Background: Migration is considered a depression risk factor when associated with psychosocial adversity, but its impact on depression's clinical characteristics has not been specifically studied. We compared 85 migrants to 34 controls, examining depression's severity, symptomatology, comorbidity profile and clinical course.
Method: A MINI interview modified to assess course characteristics was used to assign DSM-IV axis I diagnoses; medical files were used for Somatoform Disorders. Severity was assessed with the Montgomery-Asberg scale. Wherever possible, we adjusted comparisons for age and gender using logistic and linear regressions.
Results: Depression in migrants was characterized by higher comorbidity (mostly somatoform and anxiety disorders), higher severity, and a non-recurrent, chronic course.
Limitations: Our sample comes from a single center, and should be replicated in other health care facilities and other countries. Somatoform disorder diagnoses were solely based on file-content.
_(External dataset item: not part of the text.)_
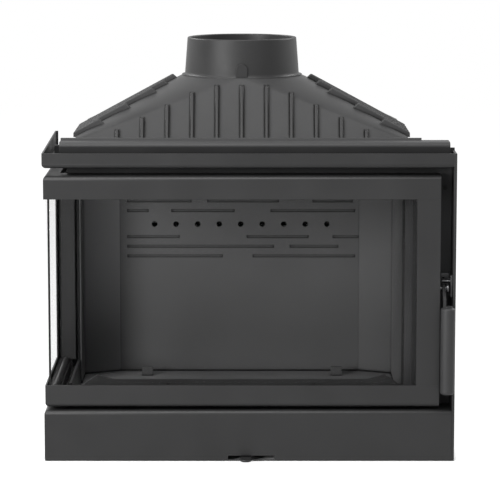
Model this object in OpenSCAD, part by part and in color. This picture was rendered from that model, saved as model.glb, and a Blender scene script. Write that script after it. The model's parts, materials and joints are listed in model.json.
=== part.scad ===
// Fireplace insert with a corner door: glass on the front and on the left side, a cast smoke
// hood with a round flue collar, and a folded sheet casing. All sizes are in millimetres.
// X runs to the right, Y to the rear and Z up. The origin is under the middle of the outer box.
// Most modules work in casing depth: the second coordinate counts from the front plane backwards.

/* [Overall] */
// Width over the plinth and the trim
insert_w = 740; // [700:1:800]
// Depth from the front plane to the rear wall
body_d = 470; // [450:1:520]
// How far the air lever stands in front of the plinth
lever_out = 30; // [20:1:45]
// How far the air spigot stands behind the rear wall
spigot_out = 40; // [30:1:70]
// Height of the top plate's upper face
body_top = 578; // [578:1:579]

/* [Sheet and plate] */
// Thickness of the folded casing and door sheet
sheet_t = 3; // [2:0.5:3.5]
// Thickness of the firebox walls
wall_t = 5; // [4:0.5:6]
// Outer radius of the bends
bend_r = 8; // [6:0.5:9]
// Thickness of the fire-chamber lining
lining_t = 25; // [20:1:28]
// Thickness of the thin board on the left wall
side_board_t = 3; // [2:0.5:5]

/* [Plinth] */
// Gap between the floor and the plinth
plinth_lift = 1; // [1:0.5:2]
// Height of the plinth above the floor
plinth_top = 94; // [92:0.5:95]
// Depth of the left return of the plinth and of the top strip
return_d = 300; // [260:1:300]
// Width of the slot for the air lever
slot_w = 84; // [84:1:100]
// Height of that slot
slot_h = 7; // [6:0.5:8]
// Lower edge of that slot above the floor
slot_z = 3; // [2.5:0.1:3]
// Middle of that slot, from the middle of the casing
slot_x = 3.5; // [-5:0.5:10]

/* [Top strip] */
// Height of the trim over the door
strip_h = 27; // [24:1:30]
// Top edge of the trim
strip_top = 559; // [558:0.5:562]
// Depth of its left return
strip_return_d = 330; // [310:1:340]
// Rise of the return's upper edge towards the rear
strip_rise = 9; // [0:0.5:12]
// Width of the foot under the strip's left return
strip_foot_w = 12; // [9:0.5:16]

/* [Right side panel] */
// Thickness of the panel beside the door
panel_t = 5; // [4:0.5:6]

/* [Firebox] */
// Setback of the left wall's outer face from the casing
left_setback = 41; // [41:0.5:44]
// Setback of the right wall's outer face from the casing
right_setback = 63; // [61:0.5:66]
// Depth of the front plate behind the front plane
plate_d = 60; // [58:0.5:62]
// Underside of the firebox above the floor
base_z = 14; // [14:0.5:16]
// Top of the plate that carries the hearth and the linings
floor_top = 60; // [56:1:62]
// Upper edge of the front plate's sill
sill_top = 122; // [121:0.5:126]
// Upper edge of the left wall's sill
side_sill_top = 131; // [128:0.5:131]
// Underside of the beam over the openings
beam_z = 500; // [497:0.5:501]
// Underside of the shoulder that carries the narrower upper walls
shoulder_z = 528; // [525:0.5:529]
// Top edge of the front plate in the middle
plate_top = 581; // [580:0.5:582]
// Top edge of the front plate beside the hood
plate_wing_top = 563.5; // [562:0.5:568]
// Distance of the front opening's right edge from the right wall's outer face
opening_in = 25; // [23:0.5:30]

/* [Air-wash box] */
// Distance of its left end from the casing's left side
wash_in_left = 30; // [25:0.5:40]
// Distance of its right end from the casing's right side
wash_in_right = 11; // [8:0.5:20]
// Front face behind the front plane
wash_front = 20; // [18:0.5:24]
// Underside
wash_bottom = 533; // [533:0.5:540]
// Top
wash_top = 577; // [575:0.5:578]
// Radius of its front bend
wash_r = 7; // [5:0.5:9]

/* [Smoke hood] */
// Distance of the hood's left edge from the left wall's outer face
hood_in_left = 15; // [13:0.5:18]
// Distance of the hood's right edge from the right wall's outer face
hood_in_right = 21; // [18:0.5:24]
// How far the collar's axis stands in front of the hood's middle
collar_forward = 12.25; // [0:0.25:16]
// Front edge of the hood behind the front plane
hood_front = 74.5; // [74.5:0.5:76]
// Distance of the hood's rear edge from the rear wall's outer face
hood_in_rear = 4; // [4:0.5:20]
// Height of the hood's straight lip
hood_lip = 2; // [2:0.5:4]
// Top of the hood, where the collar starts
hood_top = 679; // [670:1:690]
// Radius of the hood's round neck
neck_r = 112; // [108:0.5:116]
// Width of the rim round the hood's base
hood_rim = 2; // [1:0.5:3]
// Wall of the hood casting, measured level
hood_wall = 8; // [7:0.5:9]
// Width of the hood's inner flange
flange_w = 34; // [32:1:38]
// Thickness of that flange
flange_t = 6; // [5:0.5:8]

/* [Hood ribs and fins] */
// Distance between two front ribs
rib_pitch = 45; // [40:0.5:45]
// Number of ribs to the left and to the right of the middle one
rib_side_count = 5; // [3:1:5]
// Width of a rib and of a fin
rib_w = 7; // [5:0.5:8]
// How far a rib stands in front of the hood, measured level
rib_out = 9; // [6:0.5:9]
// Top of the middle ribs
rib_top = 670; // [660:0.5:672]
// Drop of the rib tops from one rib to the next
rib_step = 21; // [18:0.5:22]
// Steps of the rib tops that the flat middle cuts off
rib_flat_steps = 1.38; // [1:0.01:1.6]
// Distance of the first fin behind the hood's front edge
fin_first = 35.5; // [30:0.5:45]
// How far the fins reach past the hood's side edges
fin_out = 6; // [3:0.5:8]
// Height of the fins at their outer ends
fin_end_h = 9; // [9:0.5:13]
// Rise of the fins' top line over its run
fin_slope = 0.54; // [0.5:0.01:0.58]
// Run of the bevel at a fin's upper end
fin_bevel = 10; // [6:0.5:14]

/* [Flue collar] */
// Top of the collar
collar_top = 751; // [740:0.5:765]
// Radius of the flue bore
flue_r = 95; // [90:0.5:97]
// Outer radius of the collar at its foot
collar_foot_r = 106; // [103:0.5:107]
// Outer radius of the collar under its rounded rim
collar_rim_r = 101.5; // [100:0.5:102.5]
// Radius of the rim's rounding
rim_round = 2; // [2:0.5:4]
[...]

Conclusion: Depression in migrants presented as a complex, chronic clinical picture. Most of our migrant patients experienced significant psychosocial adversity before and after migration: beyond cultural issues, our results suggest that psychosocial adversity impacts on the clinical expression of depression. Our study also suggests that migration associated with psychosocial adversity might play a specific etiological role, resulting in a distinct clinical picture, questioning the DSM-IV unitarian model of depression. The chronic course might indicate a resistance to standard therapeutic regimen and hints at the necessity of developing specific treatment strategies, adapted to the individual patients and their specific context.
Keywords: Adversity; Depression; Migration; Psychopathology; Transcultural psychiatry.